Au regard de la loi, le testament ne désignait pas de légataire pour la fortune elle-même. Si bien qu’à sa lecture, en janvier 1897, il fut vivement contesté par des membres de la famille Nobel.

En outre, Alfred Nobel a désigné dans son testament les différents comités qui attribueraient les prix chaque année: Académie suédoise pour la littérature, Karolinska Institutet pour la médecine, Académie royale suédoise des sciences pour la physique et la chimie, et un comité de cinq membres spécialement élus par le Parlement norvégien pour la paix.

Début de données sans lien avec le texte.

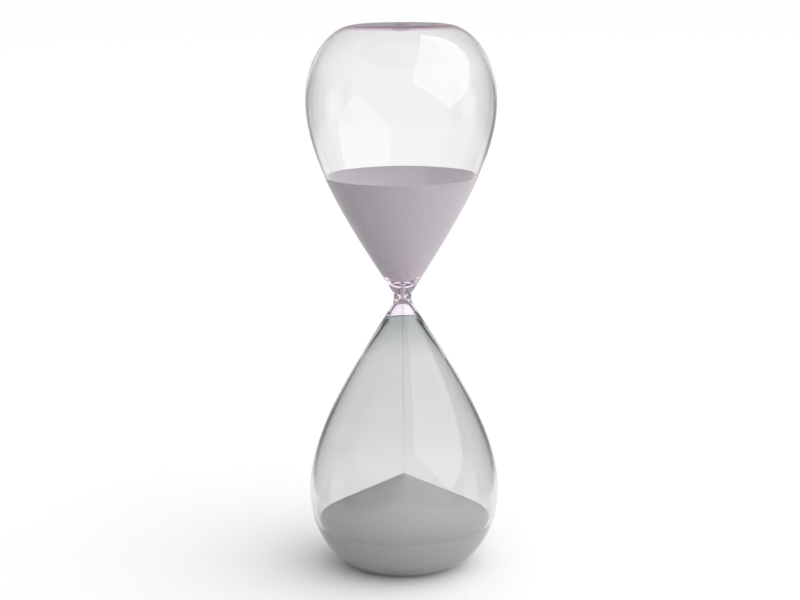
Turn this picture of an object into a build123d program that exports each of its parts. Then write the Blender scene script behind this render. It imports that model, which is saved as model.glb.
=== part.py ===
"""Frameless hourglass: two blown glass bulbs joined below a drilled throat, with fine sand inside.

The origin is the middle of the lower bulb's rest face, and +Z is up.
"""
import os
from math import radians, tan

from build123d import *

# ---- outside of the glass (mm, degrees) ----
total_height = 225.0          # from one rest face to the other
neck_height = 113.5           # lower rest face to the middle of the throat
neck_radius = 3.65            # outside of the throat
neck_length = 1.6             # straight part of the throat's outside
neck_sweep = 3.5              # radius from the throat into each flank
flank_angle = 32.5            # half angle of both flanks beside the throat
flank_pull = 27.0             # tangent handle of the flank's curve at the throat
belly_pull = 24.8             # tangent handle of the flank's curve at the belly
upper_belly_radius = 38.8
upper_belly_height = 80.7     # widest ring of the upper bulb, above the middle of the throat
lower_belly_radius = 39.5
lower_belly_height = 81.8     # widest ring of the lower bulb, below the middle of the throat
rest_radius = 17.5            # flat face at each end, on which the glass stands

# ---- inside of the glass ----
upper_flank_wall = 1.1
upper_belly_wall = 1.0
upper_end_wall = 0.7
lower_flank_wall = 1.3
lower_belly_wall = 1.4
lower_end_wall = 2.0
bore_radius = 0.4             # narrowest part of the throat, which meters the sand
bore_flare = (0.45, 0.4)      # out and up from the bore, which leads its curve into the channel
channel_radius = 1.2          # channel between the bore and the bowl
channel_height = 5.4          # top of the channel, above the middle of the throat
channel_taper = 0.15          # how much narrower the channel is half way down
bowl_lip = (0.1, 0.6)         # out and up from the channel, which leads its curve into the bowl
bowl_foot = (4.9, 5.7)        # radius and height that the bowl's foot curves towards
bowl_share = 0.0935           # share of the flank that the bowl's foot takes up
funnel_mouth = (1.3, 1.2)     # radius and depth that the lower funnel curves towards below the bore
funnel_skirt = (5.3, 6.0)     # and above the weld
weld_waist = (5.8, 7.8)       # radius and depth of the funnel's end, level with the seam
weld_bulge = (6.3, 10.9)      # radius and depth that the thick ring of glass below the seam curves towards
weld_pull = 7.0               # tangent handle of that ring where it runs out into the wall
weld_share = 0.3075           # share of the flank that the ring takes up

# ---- colour seam and filling hole ----
seam_drop = 7.8               # seam on the axis, below the middle of the throat
seam_front_tilt = 11.5        # the seam rises towards -Y
seam_side_tilt = 3.5          # and towards +X
seal_stem_radius = 2.0
seal_bead_radius = 4.0
seal_bead_depth = 1.6         # how far the bead hangs below the end wall
seal_clearance = 0.05         # between the stem and its hole
seal_recess = 0.3             # stem below the rest face, so that the glass also stands on this end

# ---- sand ----
sand_gap = 0.1                # between the outermost grains and the glass
repose_angle = 27.5
crater_height = 35.0          # bottom of the upper crater, above the middle of the throat
heap_height = 38.0            # top of the lower heap, above the rest face

# Half sections are drawn as radius and distance from the middle of the throat, up or down.
throat_up = Plane((0, 0, neck_height), x_dir=(1, 0, 0), z_dir=(0, -1, 0))
throat_down = Plane((0, 0, neck_height), x_dir=(1, 0, 0), z_dir=(0, 1, 0))
upper_length = total_height - neck_height
lower_length = neck_height
reach = max(upper_belly_radius, lower_belly_radius)
stream_radius = bore_radius - sand_gap


def bulb_curves(belly_radius, belly_height, length, flank_inset=0, belly_inset=0, end_inset=0):
    """Arc out of the neck, flank and shoulder of one bulb, moved inwards by the insets.

    The flank is a tangent curve to the widest ring, and the shoulder a quarter ellipse to the flat end.
    """
    widest = Vector(belly_radius - belly_inset, belly_height)
    with BuildLine() as curves:
        sweep = JernArc((neck_radius - flank_inset, neck_length / 2), (0, 1), neck_sweep + flank_inset,
                        -flank_angle)
        flank = Bezier(sweep @ 1, sweep @ 1 + (sweep % 1) * flank_pull, widest - Vector(0, belly_pull),
                       widest)
        shoulder = EllipticalCenterArc((rest_radius, belly_height), widest.X - rest_radius,
                                       length - end_inset - belly_height, start_angle=0, arc_size=90)
    return sweep, flank, shoulder


def bulb_section(belly_radius, belly_height, length, flank_inset=0, belly_inset=0, end_inset=0):
    """Half section of one bulb from a straight neck to its flat end, moved inwards by the insets."""
    sweep, flank, shoulder = bulb_curves(belly_radius, belly_height, length, flank_inset, belly_inset,
                                         end_inset)
    with BuildSketch() as section:
        with BuildLine():
            add((sweep, flank, shoulder))
            Polyline(shoulder @ 1, (0, length - end_inset), (0, 0), (neck_radius - flank_inset, 0), sweep @ 0)
        make_face()
    return section.sketch


def bowl_section(gap=0):
    """Half section of the space in the upper bulb, clear of the glass by the gap.

    The bore opens into a channel, the channel into a bowl with a rounded foot, and the bowl follows the
    outside of the bulb from there on.
    """
    flank, shoulder = bulb_curves(upper_belly_radius, upper_belly_height, upper_length,
                                  upper_flank_wall + gap, upper_belly_wall + gap, upper_end_wall + gap)[1:]
    bore = Vector(bore_radius - gap, 0)
    channel_top = Vector(channel_radius - gap, channel_height)
    with BuildSketch() as section:
        with BuildLine():
            channel = Bezier(bore, bore + Vector(*bore_flare) + Vector(0, gap),
                             Vector(channel_top.X - channel_taper, channel_height / 2), channel_top)
            bowl = flank.trim(bowl_share, 1)
            Bezier(channel_top, channel_top + Vector(*bowl_lip) + Vector(0, gap),
                   Vector(*bowl_foot) + Vector(-gap, gap * 1.4), bowl @ 0)
            add((bowl, shoulder))
            Polyline(shoulder @ 1, (0, upper_length - upper_end_wall - gap), (0, 0), channel @ 0)
        make_face()
    return section.sketch


def funnel_section():
    """Half section of the space in the lower bulb.

    A funnel opens from the bore as far as the seam. Past the thick ring of glass that the weld has left, the
    space follows the outside of the bulb.
    """
    flank, shoulder = bulb_curves(lower_belly_radius, lower_belly_height, lower_length, lower_flank_wall,
                                  lower_belly_wall, lower_end_wall)[1:]
    with BuildSketch() as section:
        with BuildLine():
            funnel = Bezier((bore_radius, 0), funnel_mouth, funnel_skirt, weld_waist)
            wall = flank.trim(weld_share, 1)
            Bezier(weld_waist, weld_bulge, wall @ 0 - (wall % 0) * weld_pull, wall @ 0)
            add((wall, shoulder))
            Polyline(shoulder @ 1, (0, lower_length - lower_end_wall), (0, 0), funnel @ 0)
        make_face()
    return section.sketch


def slope_section(tip, length):
    """Half section of the space between a slope of sand and the end of its bulb.

    The slope falls towards the throat at the angle of repose. Its tip is flat and as wide as the stream.
    """
    rise = (reach - stream_radius) * tan(radians(repose_angle))
    with BuildSketch() as section:
        with BuildLine():
            Polyline((0, tip), (stream_radius, tip), (reach, tip + rise), (reach, length), (0, length),
                     close=True)
        make_face()
    return section.sketch


# The glass is drawn as one vessel, and its two colours meet at the seam just below the throat.
with BuildPart() as vessel:
    with BuildSketch(throat_up):
        add(bulb_section(upper_belly_radius, upper_belly_height, upper_length))
        add(bowl_section(), mode=Mode.SUBTRACT)
    revolve(axis=Axis.Z)
    with BuildSketch(throat_down):
        add(bulb_section(lower_belly_radius, lower_belly_height, lower_length))
        add(funnel_section(), mode=Mode.SUBTRACT)
    revolve(axis=Axis.Z)

seam = Plane((0, 0, neck_height - seam_drop)).rotated((-seam_front_tilt, -seam_side_tilt, 0))

with BuildPart() as lower_bulb:
    add(vessel.part)
    split(bisect_by=seam, keep=Keep.BOTTOM)

# The rose bulb carries the throat, and has the filling hole in the middle of its flat end.
with BuildPart() as upper_bulb:
    add(vessel.part)
    split(bisect_by=seam, keep=Keep.TOP)
    with Locations((0, 0, total_height)):
        Hole(seal_stem_radius + seal_clearance, depth=upper_end_wall)

# A drop of glass closes the filling hole: a stem in the hole and a bead against the inner face.
bead_seat = total_height - upper_end_wall
stem_top = total_height - seal_recess
with BuildPart() as filling_seal:
    with BuildSketch(Plane.XZ):
        with BuildLine():
            bead = TangentArc((0, bead_seat - seal_bead_depth), (seal_bead_radius, bead_seat),
                              tangent=(1, 0))
            Polyline(bead @ 1, (seal_stem_radius, bead_seat), (seal_stem_radius, stem_top),
                     (0, stem_top), bead @ 0)
        make_face()
    revolve(axis=Axis.Z)

# The upper sand fills its bulb's funnel down to the middle of the throat, and has drained to a crater.
with BuildPart() as upper_sand:
    with BuildSketch(throat_up):
        add(bowl_section(sand_gap))
        add(slope_section(crater_height, upper_length), mode=Mode.SUBTRACT)
    revolve(axis=Axis.Z)

# The heap in the lower bulb has run out to the same slope.
with BuildPart() as lower_sand:
    with BuildSketch(throat_down):
        add(bulb_section(lower_belly_radius, lower_belly_height, lower_length,
                         lower_flank_wall + sand_gap, lower_belly_wall + sand_gap, lower_end_wall + sand_gap))
        add(slope_section(neck_height - heap_height, lower_length), mode=Mode.INTERSECT)
    revolve(axis=Axis.Z)

# The stream falls from the throat onto the tip of the heap.
with BuildPart() as sand_stream:
    with Locations((0, 0, heap_height)):
        Cylinder(stream_radius, neck_height - heap_height, align=(Align.CENTER, Align.CENTER, Align.MIN))

upper_bulb.part.label = "upper_bulb"
lower_bulb.part.label = "lower_bulb"
filling_seal.part.label = "filling_seal"
upper_sand.part.label = "upper_sand"
lower_sand.part.label = "lower_sand"
sand_stream.part.label = "sand_stream"

os.makedirs("parts", exist_ok=True)
for piece in (upper_bulb, lower_bulb, filling_seal, upper_sand, lower_sand, sand_stream):
    export_step(piece.part, f"parts/{piece.part.label}.step")
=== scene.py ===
"""A frameless hourglass: two blown glass bulbs, rose over smoke grey, with pale lilac sand running."""
from math import cos, pi, radians, sin, tan

import bpy
import numpy as np
from mathutils import Matrix


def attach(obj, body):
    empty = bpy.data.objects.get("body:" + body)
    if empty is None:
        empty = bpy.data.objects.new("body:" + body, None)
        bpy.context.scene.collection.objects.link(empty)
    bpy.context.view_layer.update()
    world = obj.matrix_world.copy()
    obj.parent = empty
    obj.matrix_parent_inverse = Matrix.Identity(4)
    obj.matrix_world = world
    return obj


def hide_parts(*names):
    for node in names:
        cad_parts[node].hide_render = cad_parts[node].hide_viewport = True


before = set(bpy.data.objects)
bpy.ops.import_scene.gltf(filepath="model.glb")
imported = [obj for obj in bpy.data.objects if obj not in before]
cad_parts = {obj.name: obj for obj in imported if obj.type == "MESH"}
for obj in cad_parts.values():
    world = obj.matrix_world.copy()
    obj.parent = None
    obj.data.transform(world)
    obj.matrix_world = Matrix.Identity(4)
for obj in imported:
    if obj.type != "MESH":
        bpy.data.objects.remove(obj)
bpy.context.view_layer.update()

mm = 0.001

# ---- Lower bulb ----
# The lower bulb is blown borosilicate glass tinted smoke grey: a drop with a flat face ground under it to
# stand on. It ends at the seam, where it is welded to the skirt of the rose glass, just below the throat.

# Sizes in mm. A point of an outline is a radius and a distance from the middle of the throat.
throat_height = 113.5
neck_radius, neck_length, neck_sweep, flank_angle = 3.65, 1.6, 3.5, radians(32.5)
flank_pull, belly_pull, rest_radius = 27.0, 24.8, 17.5
lower_belly_radius, lower_belly_height, lower_length = 39.5, 81.8, throat_height
lower_flank_wall, lower_belly_wall, lower_end_wall, bore_radius = 1.3, 1.4, 2.0, 0.4
funnel_mouth, funnel_skirt, weld_waist = (1.3, 1.2), (5.3, 6.0), (5.8, 7.8)
weld_bulge, weld_pull, weld_end = (6.3, 10.9), 7.0, 26.0
seam_height, seam_front_rise, seam_side_rise = throat_height - 7.8, tan(radians(11.5)), 0.0624
above_seam, to_seam, seam_zone, seam_relax = 4.0, 4.6, 14.0, 7.0
weld_gap, columns, sharp_angle = 0.05, 192, radians(50)
waviness, wave_lean, calm_radius, calm_reach = 0.08, (19.0, 11.0), 9.6, 12.0


def bezier(points, count=80):
    """A cubic Bezier curve through its first and last point, pulled towards the two between."""
    a, b, c, d = np.array(points, float)
    s = np.linspace(0, 1, count)[:, None]
    return (1 - s) ** 3 * a + 3 * (1 - s) ** 2 * s * b + 3 * (1 - s) * s ** 2 * c + s ** 3 * d


def bulb_outline(belly_radius, belly_height, length, flank=0.0, belly=0.0, end=0.0):
    """Radius and distance from the throat's middle to the flat end's middle, for a bulb with these insets.

    A straight neck, then radius = centre - sweep cos(t), distance = neck + sweep sin(t) for the arc into
    the flank, a cubic Bezier curve to the widest ring, a quarter ellipse over the shoulder, and a straight
    flat end, as about a thousand points.
    """
    t = np.linspace(0, flank_angle, 60)
    sweep = neck_sweep + flank
    arc = np.c_[neck_radius - flank + sweep * (1 - np.cos(t)), neck_length / 2 + sweep * np.sin(t)]
    start = arc[-1]
    widest = np.array([belly_radius - belly, belly_height])
    flank_end = start + flank_pull * np.array([sin(flank_angle), cos(flank_angle)])
    curve = bezier([start, flank_end, widest - [0, belly_pull], widest], 500)
    q = np.linspace(0, pi / 2, 400)[1:]
    shoulder = np.c_[rest_radius + (widest[0] - rest_radius) * np.cos(q),
                     belly_height + (length - end - belly_height) * np.sin(q)]
    return np.vstack([[[neck_radius - flank, 0]], arc, curve[1:], shoulder, [[0, length - end]]])


def weld_outline():
    """The lower bulb's inner outline: a funnel from the bore, the thick ring at the weld, then the wall."""
    wall = bulb_outline(lower_belly_radius, lower_belly_height, lower_length,
                        lower_flank_wall, lower_belly_wall, lower_end_wall)
    first = np.searchsorted(wall[:, 1], weld_end)
    join, lean = wall[first], wall[first + 1] - wall[first]
    funnel = bezier([(bore_radius, 0), funnel_mouth, funnel_skirt, weld_waist])
    ring = bezier([weld_waist, weld_bulge, join - weld_pull * lean / np.hypot(*lean), join])
    return np.vstack([funnel, ring[1:], wall[first + 1:]])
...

Mais le testateur n’a pas expliqué les modalités que devraient suivre chaque comité pour remettre les prix dans sa discipline.

Plus de trois ans s’écoulèrent avant que l’affaire ne fût réglée, en nommant comme légataire une Fondation Nobel qui gèrerait le capital des prix Nobel tandis que les divers comités désignés par le testament se chargeaient de l’attribution des prix.

En 1968, à l’occasion de son tricentenaire, la banque centrale de Suède (Riksbank) institua un prix de sciences économiques en mémoire d’Alfred Nobel, en mettant à la disposition de la Fondation Nobel une somme annuelle équivalente au montant des autres prix.

Jusqu’en 1974, il était possible de décerner le prix Nobel de manière posthume. Deux Suédois le reçurent ainsi: en 1931 pour la littérature avec Erik Axel Karlfeldt, et en 1961 pour le prix Nobel de la paix qui récompensa Dag Hammarskjöld.

Aujourd’hui, chaque prix est doté de huit millions de couronnes suédoises (environ 855.000 euros) que se partagent les lauréats s’ils sont plusieurs.